What is required → Give the count of lines containing the string "values", with no other output.

Records with modeling code →
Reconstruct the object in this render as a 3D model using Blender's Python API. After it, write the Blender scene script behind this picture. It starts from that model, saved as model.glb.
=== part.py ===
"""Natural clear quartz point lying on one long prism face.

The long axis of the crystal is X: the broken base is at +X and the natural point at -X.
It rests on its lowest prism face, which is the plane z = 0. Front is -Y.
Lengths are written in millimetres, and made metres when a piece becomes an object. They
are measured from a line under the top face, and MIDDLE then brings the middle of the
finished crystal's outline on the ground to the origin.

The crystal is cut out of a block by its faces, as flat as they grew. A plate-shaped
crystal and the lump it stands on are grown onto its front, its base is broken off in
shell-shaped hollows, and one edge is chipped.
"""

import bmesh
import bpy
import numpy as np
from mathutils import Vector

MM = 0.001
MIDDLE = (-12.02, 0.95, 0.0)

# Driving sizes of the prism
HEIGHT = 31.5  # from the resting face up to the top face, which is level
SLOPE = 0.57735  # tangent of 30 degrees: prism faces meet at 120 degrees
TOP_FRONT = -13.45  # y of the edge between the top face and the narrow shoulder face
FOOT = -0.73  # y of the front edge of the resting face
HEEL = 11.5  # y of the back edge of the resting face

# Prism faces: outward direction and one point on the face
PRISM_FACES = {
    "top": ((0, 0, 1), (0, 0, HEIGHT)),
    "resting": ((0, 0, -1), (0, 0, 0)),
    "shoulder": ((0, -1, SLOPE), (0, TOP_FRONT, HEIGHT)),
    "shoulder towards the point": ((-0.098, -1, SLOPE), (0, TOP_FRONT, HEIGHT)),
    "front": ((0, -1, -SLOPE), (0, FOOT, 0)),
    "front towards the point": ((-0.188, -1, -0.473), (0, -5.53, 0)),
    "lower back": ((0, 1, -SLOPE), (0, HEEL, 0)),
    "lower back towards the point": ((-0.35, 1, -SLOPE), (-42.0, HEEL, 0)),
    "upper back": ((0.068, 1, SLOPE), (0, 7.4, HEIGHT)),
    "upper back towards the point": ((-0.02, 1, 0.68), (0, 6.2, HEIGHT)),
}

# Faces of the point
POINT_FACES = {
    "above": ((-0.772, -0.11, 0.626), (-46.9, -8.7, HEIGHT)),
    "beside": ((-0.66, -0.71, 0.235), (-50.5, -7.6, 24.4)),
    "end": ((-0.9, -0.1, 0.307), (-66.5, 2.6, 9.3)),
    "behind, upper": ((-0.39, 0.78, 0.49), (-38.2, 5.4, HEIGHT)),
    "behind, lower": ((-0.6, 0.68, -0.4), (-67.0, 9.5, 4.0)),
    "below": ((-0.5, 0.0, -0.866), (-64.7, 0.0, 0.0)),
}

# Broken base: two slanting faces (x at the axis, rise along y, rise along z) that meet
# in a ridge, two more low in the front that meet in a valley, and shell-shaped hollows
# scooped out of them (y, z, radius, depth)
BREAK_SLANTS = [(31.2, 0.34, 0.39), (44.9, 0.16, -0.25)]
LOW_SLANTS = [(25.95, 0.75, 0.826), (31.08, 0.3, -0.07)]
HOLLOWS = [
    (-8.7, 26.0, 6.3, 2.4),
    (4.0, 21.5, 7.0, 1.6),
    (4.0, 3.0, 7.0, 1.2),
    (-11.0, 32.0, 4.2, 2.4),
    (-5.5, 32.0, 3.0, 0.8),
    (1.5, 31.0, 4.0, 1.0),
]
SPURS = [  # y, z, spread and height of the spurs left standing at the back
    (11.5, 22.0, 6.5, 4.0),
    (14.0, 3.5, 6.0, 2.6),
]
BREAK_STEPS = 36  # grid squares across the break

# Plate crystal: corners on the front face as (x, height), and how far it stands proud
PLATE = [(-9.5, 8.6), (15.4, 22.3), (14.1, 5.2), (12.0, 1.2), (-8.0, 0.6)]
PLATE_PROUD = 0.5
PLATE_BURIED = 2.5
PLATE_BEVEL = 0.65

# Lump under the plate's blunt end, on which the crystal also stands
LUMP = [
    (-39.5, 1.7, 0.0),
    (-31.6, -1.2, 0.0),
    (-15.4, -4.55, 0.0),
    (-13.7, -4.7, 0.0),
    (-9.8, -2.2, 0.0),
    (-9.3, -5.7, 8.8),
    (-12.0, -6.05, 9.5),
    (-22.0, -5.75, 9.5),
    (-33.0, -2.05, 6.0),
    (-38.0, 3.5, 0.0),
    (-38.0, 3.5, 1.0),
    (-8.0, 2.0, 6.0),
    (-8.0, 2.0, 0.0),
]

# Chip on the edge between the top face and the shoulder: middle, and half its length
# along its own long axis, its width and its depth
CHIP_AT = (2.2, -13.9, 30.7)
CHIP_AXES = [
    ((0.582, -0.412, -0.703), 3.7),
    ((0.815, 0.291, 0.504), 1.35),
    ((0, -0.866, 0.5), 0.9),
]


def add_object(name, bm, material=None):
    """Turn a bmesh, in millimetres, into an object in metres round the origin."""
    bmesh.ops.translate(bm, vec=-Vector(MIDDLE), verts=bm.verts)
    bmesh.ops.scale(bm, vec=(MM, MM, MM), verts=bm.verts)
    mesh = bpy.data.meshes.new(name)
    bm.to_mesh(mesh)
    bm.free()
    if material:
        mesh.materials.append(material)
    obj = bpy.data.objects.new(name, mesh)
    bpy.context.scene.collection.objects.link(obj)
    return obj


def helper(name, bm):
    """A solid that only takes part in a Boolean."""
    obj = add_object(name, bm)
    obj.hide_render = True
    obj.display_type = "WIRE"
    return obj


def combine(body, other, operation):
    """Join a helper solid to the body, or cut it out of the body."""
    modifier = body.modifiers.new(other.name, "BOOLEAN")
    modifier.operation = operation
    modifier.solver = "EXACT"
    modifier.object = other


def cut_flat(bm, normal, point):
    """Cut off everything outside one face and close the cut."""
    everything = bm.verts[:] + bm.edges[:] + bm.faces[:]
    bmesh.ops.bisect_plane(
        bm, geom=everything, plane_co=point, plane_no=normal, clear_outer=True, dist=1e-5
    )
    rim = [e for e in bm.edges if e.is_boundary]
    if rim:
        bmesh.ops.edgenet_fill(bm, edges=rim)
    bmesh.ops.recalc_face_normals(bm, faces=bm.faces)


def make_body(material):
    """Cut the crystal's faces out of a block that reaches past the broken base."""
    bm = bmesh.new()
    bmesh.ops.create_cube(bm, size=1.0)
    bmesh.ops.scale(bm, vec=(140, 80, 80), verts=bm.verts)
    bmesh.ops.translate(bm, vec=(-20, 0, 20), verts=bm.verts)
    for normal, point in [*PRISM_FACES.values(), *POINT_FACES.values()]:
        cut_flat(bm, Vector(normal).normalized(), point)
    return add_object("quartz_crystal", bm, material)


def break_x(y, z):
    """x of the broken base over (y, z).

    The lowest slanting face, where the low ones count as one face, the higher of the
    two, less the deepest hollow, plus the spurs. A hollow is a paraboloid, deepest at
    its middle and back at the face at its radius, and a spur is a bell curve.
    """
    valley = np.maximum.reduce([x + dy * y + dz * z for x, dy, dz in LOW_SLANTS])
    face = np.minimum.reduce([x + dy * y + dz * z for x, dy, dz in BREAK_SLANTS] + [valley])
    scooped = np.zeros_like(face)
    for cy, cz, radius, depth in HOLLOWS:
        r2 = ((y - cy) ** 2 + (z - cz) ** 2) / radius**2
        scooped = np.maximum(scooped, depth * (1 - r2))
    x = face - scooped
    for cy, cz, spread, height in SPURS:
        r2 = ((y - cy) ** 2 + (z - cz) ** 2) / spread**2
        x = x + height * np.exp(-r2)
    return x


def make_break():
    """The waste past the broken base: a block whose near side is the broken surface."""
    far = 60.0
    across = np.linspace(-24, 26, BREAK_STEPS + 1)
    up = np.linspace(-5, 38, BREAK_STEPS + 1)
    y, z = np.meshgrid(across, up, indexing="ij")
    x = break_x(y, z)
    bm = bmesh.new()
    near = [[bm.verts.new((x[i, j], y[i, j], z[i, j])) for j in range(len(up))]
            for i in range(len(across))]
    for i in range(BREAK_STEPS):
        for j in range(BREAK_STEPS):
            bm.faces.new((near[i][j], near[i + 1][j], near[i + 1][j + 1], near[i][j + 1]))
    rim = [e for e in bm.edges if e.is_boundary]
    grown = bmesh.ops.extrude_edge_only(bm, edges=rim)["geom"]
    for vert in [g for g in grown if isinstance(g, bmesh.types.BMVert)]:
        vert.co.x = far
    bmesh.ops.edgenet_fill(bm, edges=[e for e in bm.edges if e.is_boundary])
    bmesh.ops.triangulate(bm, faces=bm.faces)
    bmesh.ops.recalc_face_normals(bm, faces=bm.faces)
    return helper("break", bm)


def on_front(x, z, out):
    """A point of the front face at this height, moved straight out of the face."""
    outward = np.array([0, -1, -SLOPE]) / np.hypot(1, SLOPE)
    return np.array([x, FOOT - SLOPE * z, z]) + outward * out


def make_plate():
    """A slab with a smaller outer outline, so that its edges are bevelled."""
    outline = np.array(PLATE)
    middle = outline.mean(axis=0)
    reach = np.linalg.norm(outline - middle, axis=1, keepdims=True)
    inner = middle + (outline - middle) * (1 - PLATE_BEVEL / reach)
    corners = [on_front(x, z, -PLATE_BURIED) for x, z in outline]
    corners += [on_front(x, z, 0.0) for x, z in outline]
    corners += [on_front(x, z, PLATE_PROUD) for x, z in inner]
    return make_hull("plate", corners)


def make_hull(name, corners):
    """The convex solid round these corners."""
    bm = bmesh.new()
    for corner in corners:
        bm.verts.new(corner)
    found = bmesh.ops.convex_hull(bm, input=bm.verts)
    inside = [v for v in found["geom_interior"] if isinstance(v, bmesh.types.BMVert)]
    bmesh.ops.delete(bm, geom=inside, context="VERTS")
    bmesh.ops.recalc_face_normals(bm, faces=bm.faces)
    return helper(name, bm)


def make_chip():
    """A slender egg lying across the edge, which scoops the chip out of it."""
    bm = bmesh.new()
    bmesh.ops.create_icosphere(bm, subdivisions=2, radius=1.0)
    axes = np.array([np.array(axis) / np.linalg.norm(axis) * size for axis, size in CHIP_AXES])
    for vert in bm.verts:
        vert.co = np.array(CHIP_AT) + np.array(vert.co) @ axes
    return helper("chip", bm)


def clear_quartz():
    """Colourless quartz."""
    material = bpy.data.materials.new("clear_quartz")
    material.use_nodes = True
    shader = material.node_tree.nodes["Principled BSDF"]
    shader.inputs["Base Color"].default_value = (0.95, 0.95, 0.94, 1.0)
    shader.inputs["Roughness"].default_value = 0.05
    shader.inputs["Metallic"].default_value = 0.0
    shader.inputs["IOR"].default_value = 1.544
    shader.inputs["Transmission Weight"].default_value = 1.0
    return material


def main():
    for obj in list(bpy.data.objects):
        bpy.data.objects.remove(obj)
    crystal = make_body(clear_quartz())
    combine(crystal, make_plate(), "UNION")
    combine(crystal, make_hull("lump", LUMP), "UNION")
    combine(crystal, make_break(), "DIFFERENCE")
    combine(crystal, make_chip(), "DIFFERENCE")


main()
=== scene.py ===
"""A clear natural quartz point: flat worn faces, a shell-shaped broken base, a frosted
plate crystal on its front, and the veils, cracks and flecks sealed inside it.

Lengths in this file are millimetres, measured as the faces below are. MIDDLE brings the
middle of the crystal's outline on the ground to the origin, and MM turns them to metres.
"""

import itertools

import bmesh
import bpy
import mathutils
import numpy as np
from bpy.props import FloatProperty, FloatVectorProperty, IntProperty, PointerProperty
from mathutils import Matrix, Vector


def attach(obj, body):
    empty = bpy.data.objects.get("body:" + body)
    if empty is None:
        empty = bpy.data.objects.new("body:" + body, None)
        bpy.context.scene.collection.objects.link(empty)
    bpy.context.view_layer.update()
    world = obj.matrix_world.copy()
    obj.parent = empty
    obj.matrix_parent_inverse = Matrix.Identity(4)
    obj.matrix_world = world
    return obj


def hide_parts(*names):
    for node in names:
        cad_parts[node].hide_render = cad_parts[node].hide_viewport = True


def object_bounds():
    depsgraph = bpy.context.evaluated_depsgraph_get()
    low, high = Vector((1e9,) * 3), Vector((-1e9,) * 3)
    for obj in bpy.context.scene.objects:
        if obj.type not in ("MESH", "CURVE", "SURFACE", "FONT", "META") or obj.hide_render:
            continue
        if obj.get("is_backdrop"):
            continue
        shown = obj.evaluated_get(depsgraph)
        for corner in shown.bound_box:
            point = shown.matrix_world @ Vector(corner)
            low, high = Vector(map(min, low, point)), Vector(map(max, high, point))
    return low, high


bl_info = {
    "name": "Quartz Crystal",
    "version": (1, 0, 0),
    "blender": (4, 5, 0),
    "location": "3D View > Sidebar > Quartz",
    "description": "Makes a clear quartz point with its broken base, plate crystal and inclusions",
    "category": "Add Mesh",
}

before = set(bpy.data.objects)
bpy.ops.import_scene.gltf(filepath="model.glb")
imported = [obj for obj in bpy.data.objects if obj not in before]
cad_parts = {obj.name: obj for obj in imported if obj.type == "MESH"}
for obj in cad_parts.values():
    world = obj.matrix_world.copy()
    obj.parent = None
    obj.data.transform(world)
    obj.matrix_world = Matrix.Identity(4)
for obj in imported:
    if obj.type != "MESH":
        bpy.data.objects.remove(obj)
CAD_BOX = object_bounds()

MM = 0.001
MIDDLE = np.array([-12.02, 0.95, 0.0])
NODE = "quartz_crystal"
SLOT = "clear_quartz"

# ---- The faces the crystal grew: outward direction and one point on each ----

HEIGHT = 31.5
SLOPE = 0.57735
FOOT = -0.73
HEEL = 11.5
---
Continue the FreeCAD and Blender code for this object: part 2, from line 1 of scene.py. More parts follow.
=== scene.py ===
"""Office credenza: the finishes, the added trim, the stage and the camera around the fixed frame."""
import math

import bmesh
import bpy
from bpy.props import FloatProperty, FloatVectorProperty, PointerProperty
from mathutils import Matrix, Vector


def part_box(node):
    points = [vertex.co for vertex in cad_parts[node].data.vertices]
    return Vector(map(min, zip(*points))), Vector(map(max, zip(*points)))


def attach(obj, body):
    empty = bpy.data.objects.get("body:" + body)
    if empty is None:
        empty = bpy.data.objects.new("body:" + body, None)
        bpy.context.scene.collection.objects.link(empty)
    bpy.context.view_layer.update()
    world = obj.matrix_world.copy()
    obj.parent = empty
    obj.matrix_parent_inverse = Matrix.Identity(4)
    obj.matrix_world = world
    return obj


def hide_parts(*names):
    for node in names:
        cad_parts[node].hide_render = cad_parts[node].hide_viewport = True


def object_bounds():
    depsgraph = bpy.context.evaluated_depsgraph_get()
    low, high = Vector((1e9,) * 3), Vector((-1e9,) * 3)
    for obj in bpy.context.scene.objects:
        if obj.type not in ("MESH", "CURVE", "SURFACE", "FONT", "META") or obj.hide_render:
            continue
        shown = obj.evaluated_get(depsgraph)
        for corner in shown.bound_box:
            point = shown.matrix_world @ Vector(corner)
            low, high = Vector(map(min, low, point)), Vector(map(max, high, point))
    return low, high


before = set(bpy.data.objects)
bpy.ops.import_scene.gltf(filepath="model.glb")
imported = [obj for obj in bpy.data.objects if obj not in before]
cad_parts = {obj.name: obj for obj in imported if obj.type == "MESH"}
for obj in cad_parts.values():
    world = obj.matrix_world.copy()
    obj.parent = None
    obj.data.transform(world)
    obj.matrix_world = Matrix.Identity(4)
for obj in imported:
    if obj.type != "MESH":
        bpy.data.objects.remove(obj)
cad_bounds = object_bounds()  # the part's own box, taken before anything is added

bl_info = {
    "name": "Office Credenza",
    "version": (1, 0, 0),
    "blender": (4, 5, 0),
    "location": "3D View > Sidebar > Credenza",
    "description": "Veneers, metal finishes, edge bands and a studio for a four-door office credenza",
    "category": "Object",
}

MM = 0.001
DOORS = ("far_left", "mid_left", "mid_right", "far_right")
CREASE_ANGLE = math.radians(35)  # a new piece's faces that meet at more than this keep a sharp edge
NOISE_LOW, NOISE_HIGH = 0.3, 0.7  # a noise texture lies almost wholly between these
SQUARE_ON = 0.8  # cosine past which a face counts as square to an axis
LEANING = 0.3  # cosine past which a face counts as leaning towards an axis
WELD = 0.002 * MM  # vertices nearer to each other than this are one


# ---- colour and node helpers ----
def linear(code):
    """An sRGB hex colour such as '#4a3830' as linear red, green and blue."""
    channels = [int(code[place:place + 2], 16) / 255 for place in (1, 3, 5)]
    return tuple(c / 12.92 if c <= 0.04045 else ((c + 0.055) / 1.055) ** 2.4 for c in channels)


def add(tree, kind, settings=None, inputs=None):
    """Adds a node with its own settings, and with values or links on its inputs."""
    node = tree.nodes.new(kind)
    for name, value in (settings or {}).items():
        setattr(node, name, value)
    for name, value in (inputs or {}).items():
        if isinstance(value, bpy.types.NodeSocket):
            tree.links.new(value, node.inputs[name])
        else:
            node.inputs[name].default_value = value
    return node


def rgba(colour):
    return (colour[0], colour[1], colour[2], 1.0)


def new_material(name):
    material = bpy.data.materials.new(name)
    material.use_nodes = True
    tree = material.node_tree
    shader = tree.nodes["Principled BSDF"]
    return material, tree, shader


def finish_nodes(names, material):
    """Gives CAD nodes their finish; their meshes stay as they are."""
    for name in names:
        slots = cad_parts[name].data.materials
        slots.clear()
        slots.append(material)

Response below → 4